In 2015, two legal scholars in New York conducted a study of how many post-9/11 terrorism convictions had been the product of entrapment. They found not only that entrapment was “quite widespread in post-9/11 terrorism cases,” but also that fewer than ten percent of terrorism prosecutions likely thwarted genuine terrorist threats. 

“In light of these findings, the Article recommends that authorities rethink current counterterrorism strategies, concentrating on passive surveillance instead of attempts to coax law-abiding Muslims into terrorist schemes, and shifting more resources toward preventing right-wing terrorism,” the authors wrote. 

Eight years later, there is no indication that the government has reckoned with the extent to which an atmosphere of rampant Islamophobia affected law enforcement approaches to counterterrorism following the attacks of September 11—all while people like Mohamud remain sitting in prison, biding their time until they can get out and attempt to rebuild their lives. 

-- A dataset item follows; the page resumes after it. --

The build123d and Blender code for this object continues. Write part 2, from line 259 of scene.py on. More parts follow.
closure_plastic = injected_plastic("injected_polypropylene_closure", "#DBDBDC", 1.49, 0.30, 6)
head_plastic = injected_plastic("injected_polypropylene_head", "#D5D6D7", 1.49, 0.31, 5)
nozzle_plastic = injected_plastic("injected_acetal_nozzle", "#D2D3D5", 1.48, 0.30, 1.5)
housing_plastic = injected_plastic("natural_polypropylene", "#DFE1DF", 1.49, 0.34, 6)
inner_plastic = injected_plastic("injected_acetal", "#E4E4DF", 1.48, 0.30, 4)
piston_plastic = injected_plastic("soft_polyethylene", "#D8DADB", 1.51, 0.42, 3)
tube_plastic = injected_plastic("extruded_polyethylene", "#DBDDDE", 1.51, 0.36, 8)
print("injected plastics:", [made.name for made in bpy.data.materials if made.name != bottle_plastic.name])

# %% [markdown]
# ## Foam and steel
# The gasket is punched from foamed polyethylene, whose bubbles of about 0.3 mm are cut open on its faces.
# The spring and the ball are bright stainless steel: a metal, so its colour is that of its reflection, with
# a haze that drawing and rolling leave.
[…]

Jesse Norris, one of those authors, wrote in a subsequent publication that the post-9/11 atmosphere gave “rise to a cultural and political economy of convictions in which a type of racialized police misconduct—itself a state crime—is normalized and rewarded.”

Mohamud is just one of a number of people whose lives were likely unalterably changed by that political atmosphere. Barring legal intervention, Mohamud won’t be released from prison until 2040—just prior to his 50th birthday. 

For now Mohamud remains incarcerated in Minnesota, apparently urging others not to travel down the same path he did. 

“If released, Mr. Mohamud would continue to do these same good works in the community,” Olsen wrote in a 2021 court motion. “He would return to Oregon and live with his mother who still resides in the Portland area.”